The Starship Enterprise exercise
Captain’s Log, Stardate 2019.6: in order to provide a quick demonstration of the canvas in action, the group was split in two, with one group representing Starfleet, the other representing the crew of the USS Enterprise NCC-1701, ready to boldly go on its five-year mission to explore strange new worlds and seek out new life and new civilisations.
The crew was the customer, the people with the jobs to be done who hoped to live long and prosper in their new vessel. Starfleet was the business, offering a product – the Enterprise – that needed to meet the needs of the crew.
Over in Starfleet Headquarters, Admiral Houghton facilitated a discussion with his starship designers and engineers around whether deflector shields, a transporter room and a gutsy crew were customer jobs, gain creators or pain relievers.
Meanwhile in space dock, Admiral Wade encouraged the assembled officers and crew to specify their duties to be done, the features of the starship that would really add value and the impediments that held them back.
Beaming everyone back to London and mustering the group together, the two admirals looked for Product-Market Fit on the combined canvas. The Enterprise cannot land on planets? No problem, it’s equipped with matter transporters. Enemies such as the Klingons, Romulans and Khaaaaaaan pose a threat? This pain can be relieved by fore and aft photon torpedo launchers and four Type-1 phaser banks. And so on.

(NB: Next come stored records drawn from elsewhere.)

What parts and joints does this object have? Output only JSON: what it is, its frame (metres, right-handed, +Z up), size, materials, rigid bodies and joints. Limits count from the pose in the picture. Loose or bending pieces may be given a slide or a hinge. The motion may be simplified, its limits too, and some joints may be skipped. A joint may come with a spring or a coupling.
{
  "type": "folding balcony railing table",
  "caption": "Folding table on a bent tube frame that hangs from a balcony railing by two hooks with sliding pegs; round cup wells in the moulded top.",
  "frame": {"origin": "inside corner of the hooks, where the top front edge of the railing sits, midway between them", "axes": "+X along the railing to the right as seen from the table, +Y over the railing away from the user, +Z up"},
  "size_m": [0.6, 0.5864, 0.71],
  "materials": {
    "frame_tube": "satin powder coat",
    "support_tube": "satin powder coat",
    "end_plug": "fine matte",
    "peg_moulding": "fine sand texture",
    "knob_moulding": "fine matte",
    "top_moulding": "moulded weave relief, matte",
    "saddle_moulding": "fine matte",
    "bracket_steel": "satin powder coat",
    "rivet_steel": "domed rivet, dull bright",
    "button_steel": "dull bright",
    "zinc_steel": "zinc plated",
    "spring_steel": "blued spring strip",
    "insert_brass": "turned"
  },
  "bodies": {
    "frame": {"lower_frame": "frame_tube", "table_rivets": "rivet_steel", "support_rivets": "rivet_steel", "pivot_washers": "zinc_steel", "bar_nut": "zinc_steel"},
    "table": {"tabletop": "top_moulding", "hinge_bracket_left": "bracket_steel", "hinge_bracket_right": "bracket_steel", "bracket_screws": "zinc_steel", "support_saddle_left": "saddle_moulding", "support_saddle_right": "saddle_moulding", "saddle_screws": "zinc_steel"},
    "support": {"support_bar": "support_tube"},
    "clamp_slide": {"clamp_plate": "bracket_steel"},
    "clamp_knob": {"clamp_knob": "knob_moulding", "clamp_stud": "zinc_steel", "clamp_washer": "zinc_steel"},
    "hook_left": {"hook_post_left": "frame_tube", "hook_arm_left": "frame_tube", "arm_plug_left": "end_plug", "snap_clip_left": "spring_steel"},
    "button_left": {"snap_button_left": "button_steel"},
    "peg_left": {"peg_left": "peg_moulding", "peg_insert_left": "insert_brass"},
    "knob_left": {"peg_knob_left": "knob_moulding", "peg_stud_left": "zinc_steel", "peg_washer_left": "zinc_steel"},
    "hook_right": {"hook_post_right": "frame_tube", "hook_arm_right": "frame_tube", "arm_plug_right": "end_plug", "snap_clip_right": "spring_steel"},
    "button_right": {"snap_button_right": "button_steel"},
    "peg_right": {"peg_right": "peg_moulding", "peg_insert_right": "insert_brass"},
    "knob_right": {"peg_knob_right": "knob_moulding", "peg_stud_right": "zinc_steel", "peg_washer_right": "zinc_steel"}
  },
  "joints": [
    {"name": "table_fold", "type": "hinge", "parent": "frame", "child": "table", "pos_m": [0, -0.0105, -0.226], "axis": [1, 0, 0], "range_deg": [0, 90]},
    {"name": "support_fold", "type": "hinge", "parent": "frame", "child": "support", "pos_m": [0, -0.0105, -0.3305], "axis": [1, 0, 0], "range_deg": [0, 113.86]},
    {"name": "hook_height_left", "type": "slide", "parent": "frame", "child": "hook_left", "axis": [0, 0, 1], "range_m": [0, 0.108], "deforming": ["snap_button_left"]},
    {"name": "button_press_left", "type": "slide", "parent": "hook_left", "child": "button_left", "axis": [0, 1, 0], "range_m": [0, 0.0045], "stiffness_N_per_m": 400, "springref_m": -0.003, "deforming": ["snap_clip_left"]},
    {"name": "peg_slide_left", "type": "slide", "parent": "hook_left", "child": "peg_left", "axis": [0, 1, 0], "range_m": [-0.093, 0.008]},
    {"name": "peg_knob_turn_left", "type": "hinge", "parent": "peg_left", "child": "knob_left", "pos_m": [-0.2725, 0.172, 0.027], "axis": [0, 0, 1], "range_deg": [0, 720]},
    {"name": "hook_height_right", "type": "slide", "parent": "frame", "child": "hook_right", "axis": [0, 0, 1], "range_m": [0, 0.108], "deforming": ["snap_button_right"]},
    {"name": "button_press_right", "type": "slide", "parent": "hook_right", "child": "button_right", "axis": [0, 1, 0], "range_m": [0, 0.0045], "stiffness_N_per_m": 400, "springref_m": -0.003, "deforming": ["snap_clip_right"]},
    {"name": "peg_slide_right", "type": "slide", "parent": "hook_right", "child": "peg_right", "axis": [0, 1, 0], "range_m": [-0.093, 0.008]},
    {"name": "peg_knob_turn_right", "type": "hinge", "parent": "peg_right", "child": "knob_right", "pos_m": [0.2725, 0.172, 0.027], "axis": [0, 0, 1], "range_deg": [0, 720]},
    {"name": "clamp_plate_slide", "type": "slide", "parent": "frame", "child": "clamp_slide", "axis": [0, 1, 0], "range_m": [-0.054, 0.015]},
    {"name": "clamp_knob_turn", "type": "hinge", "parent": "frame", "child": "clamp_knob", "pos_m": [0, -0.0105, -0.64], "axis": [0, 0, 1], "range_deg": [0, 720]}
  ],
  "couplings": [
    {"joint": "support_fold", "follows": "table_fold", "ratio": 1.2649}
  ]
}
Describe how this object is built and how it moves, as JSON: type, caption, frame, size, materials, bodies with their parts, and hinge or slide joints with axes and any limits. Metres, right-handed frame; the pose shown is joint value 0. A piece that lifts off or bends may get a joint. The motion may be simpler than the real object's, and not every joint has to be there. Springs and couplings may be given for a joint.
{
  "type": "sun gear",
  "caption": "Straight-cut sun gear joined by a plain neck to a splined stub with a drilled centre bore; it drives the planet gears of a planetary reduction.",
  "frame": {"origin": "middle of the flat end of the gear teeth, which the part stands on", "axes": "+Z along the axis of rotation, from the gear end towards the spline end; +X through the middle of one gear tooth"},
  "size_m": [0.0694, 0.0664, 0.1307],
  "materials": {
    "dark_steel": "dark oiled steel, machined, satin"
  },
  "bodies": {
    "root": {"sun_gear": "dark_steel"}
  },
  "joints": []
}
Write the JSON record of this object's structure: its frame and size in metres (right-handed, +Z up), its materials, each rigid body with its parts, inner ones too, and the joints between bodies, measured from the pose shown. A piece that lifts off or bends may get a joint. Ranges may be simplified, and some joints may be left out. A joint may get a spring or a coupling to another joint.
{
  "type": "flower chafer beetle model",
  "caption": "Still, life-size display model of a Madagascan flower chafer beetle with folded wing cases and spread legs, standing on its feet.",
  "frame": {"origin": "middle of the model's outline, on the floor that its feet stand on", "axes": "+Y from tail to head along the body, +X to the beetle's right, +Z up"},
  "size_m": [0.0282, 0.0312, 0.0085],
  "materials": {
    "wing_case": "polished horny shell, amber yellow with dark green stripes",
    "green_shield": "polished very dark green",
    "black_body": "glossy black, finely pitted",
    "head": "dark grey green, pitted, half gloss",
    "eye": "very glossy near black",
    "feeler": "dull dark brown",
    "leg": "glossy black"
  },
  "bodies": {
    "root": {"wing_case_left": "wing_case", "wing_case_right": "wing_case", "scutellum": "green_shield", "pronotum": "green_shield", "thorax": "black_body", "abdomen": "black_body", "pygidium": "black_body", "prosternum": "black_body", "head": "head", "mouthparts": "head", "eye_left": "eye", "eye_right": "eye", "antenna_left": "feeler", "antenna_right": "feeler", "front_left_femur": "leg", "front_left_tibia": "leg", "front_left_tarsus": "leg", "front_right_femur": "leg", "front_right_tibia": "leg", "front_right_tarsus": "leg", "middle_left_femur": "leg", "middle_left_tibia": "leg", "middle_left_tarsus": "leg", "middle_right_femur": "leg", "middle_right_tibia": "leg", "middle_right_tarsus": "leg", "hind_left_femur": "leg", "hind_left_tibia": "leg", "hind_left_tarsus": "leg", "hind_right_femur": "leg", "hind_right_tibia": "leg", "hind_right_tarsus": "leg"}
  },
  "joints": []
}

Following this useful demonstration, Stan concluded that populating a Value Proposition canvas is not a one-off exercise. While the customer needs should remain relatively static, the solutions are likely to change much more frequently, especially in terms of technology (e.g. from handheld communicators to communicator badges) – and it’s vital for organisations to be vigilant and remain competitive with their Product-Market Fit.